The sole exception to what is in essence a bar to retroactive application of the substantive provisions of the alimony reform act is set forth in uncodified § 4 ( b ). That section provides that the durational limits of alimony awards under G. L. c. 208, § 49, are applicable to " existing alimony judgments that exceed the durational limits," and that payment of alimony for a period that extends beyond the statutory limits, " shall be deemed a material change of circumstance that warrant modification." See Chin v. Merriot, supra at 536. The next paragraph, uncodified § 4 ( c ), however, specifies when the exception to these durational limits does not apply. " Under no circumstances" will the exception be available to modify " an existing alimony judgment in which the parties have agreed that their alimony judgment is not modifiable, or in which the parties have expressed their intention that their agreed alimony provisions survive the judgment and therefore are not modifiable." The succeeding provision, uncodified § 5, sets forth the dates after implementation of the alimony reform act on which a payor may file a complaint for modification based solely on a claim that an " existing alimony judgment exceeds the durational limits."  These dates are staggered, and based on the length of the marriage. For example, payors who had been married to the alimony recipient for five years or less were permitted to file a modification action on or after March 1, 2013, whereas payors who had been married ten years or less were
not permitted to do so until on or after March 1, 2014. Uncodified § 5 (1), (2).

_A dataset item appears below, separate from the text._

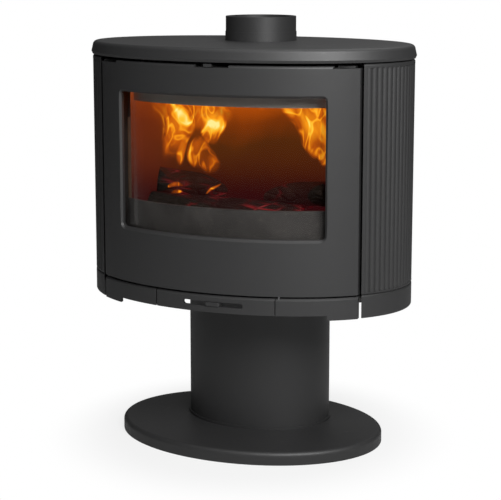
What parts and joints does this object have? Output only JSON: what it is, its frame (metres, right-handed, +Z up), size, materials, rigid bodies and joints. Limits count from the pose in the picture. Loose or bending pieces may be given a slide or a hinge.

Having considered the structure and textual refinements of the uncodified sections of the alimony reform act in the context of the Legislature's declared intent, we conclude that uncodified § 4 ( c ) provides no basis for the argument that the act precludes retroactive application only as to surviving alimony agreements. The provision creates a single general exception to prospective application for " existing alimony judgments that exceed the durational limits under" G. L. c. 208, § 49, but imposes a condition on the durational limits exception, limiting it to prospective application. The act states clearly that [23 N.E.3d 928] under " no circumstances" will the durational limits exception be available where there is " an existing alimony judgment in which the parties have agreed that their alimony judgment is not modifiable," or where the alimony agreement survives the judgment. See Lalchandani v. Roddy, 86 Mass.App.Ct. 819, 22 N.E.3d 166 (2015). The Legislature plainly intended that only a claim for modification based on durational limits may (but will not always) apply retroactively to existing alimony judgments. We therefore reject George's claim that the retirement provision may apply to modify an alimony agreement that merged
in a judgment that entered prior to March 1, 2012.
We answer the reported question: General Laws c. 208, § 49 ( f ), does not apply retroactively to alimony orders in divorce judgments that entered before March 1, 2012. The matter is remanded to the Probate and Family Court for further proceedings consistent with this opinion.